Traditional singing games and the ‘new’ pop songs therefore appear to co-exist contentedly alongside one another. It is also clear, if we consider the recent data gathered in today’s playgrounds during our project, that the pop song references are not always as ephemeral as the Opies suggested. With the benefit of hindsight, we can see that Abba’s ‘Mamma Mia’ has returned, this time prompted by the film musical; while references to pop stars of longstanding celebrity such as Michael Jackson suggest a popular cultural tradition of some longevity (Willett, chapter 5, this volume; Bishop and Burn, forthcoming).

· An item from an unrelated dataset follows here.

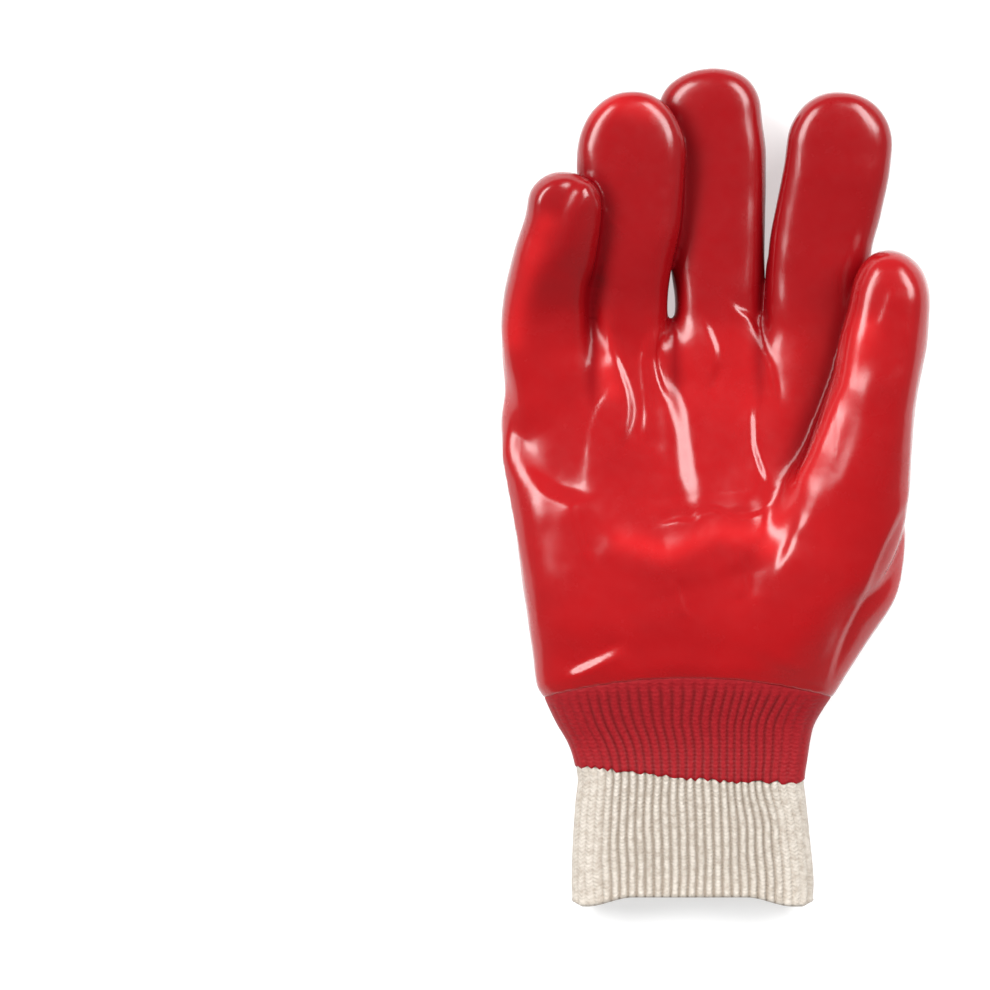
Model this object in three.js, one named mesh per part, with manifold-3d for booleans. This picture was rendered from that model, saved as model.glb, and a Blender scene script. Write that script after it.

While the archive includes this rich range of performances directly drawing on children’s engagement with the pop hits of the time, the selection made for the section of The Singing Game entitled ‘Performance’ largely omits contemporary pop songs, as we have seen, and instead includes performances of songs at some historical distance from the children. These songs have worked their way into children’s play cultures by circuitous routes from their origins in pre- and post-war film, musical and stage, appearing in the playground decades later, their provenance completely opaque to children of the 1970s. By contrast, the provenance of songs by Gary Glitter, Abba, The Bay City Rollers and Lena Zavaroni would have been transparent to these children, and part of their media cultures, even if the purposes and qualities of their immediate use overrode such provenance. The selection for publication, then, exemplifies the Opies’ concern that immediate media culture, while important and vital, was somehow less durable than songs and games which seemed more folkloric.